Our point is that this is an important matter, and one needs to be very careful
with the science. Therefore, there needs to be a high level of certainty of
what biomechanically and energetically is going on in terms of the prosthetic
effect. Brüggemann did a select set of experiments, and with that data, he did
make certain scientific claims that we don’t agree with. We don’t agree with
this interpretation of the data, but then beyond that, the IAAF made a much
broader statement. They said that Pistorius has an overall advantage in the 400
meter race.
TR: Did your research team conduct any further studies to show
either that the IAAF’s scientific evaluation was flawed or that Pistorius does
not have an advantage?
HH: We did one
measure that was not directly related to the claims made by the IAAF. If you
take a sprint athlete, and at a particular running speed you measure the time
duration they can maintain that speed, and then you change the speed and
measure the new time duration and so on, you get a speed-duration curve. At
really, really fast speeds, the person can take, like, 10 steps and maintain
that speed for a short duration. As you lower the speed, the duration gets
longer and longer. Sprint athletes with intact limbs all fall on a very
standard line. We thought if Oscar is artificially augmented, he would not fall
on that speed-duration curve. We did the test, and he falls right on the curve,
which is an indication that he fatigues in the same manner as able-bodied
sprinters.
TR: What are the broader implications of the CAS ruling?
HH: Oscar will be
given the opportunity to qualify for IAAF-sanctioned events.
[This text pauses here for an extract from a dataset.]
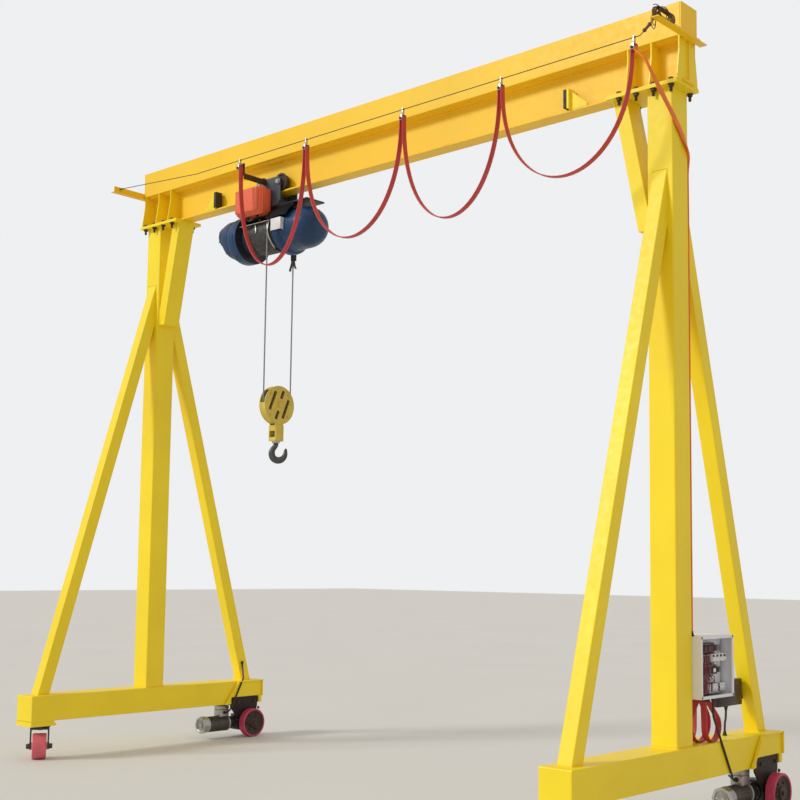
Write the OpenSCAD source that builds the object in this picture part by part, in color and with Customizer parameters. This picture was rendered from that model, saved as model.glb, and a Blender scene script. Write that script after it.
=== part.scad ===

But broadly, it
will be progress in the overall initiative to fully integrate people with
disabilities in society. Some people in the world witness an extraordinary
athlete that has artificial legs or arms … and they immediately think that
cannot be so–disabled people cannot be this good at something. It never occurs
to some people that Oscar may be a remarkable athlete. They think he has to be
cheating.
There is so much to learn about how the human body works
and, in addition, how the body is affected by a wearable device, like a shoe or
prosthesis. The day that there is a prosthesis that outperforms an intact limb
using any single metric–whether it is to jump high or to manipulate
something–will indeed be a very exciting day.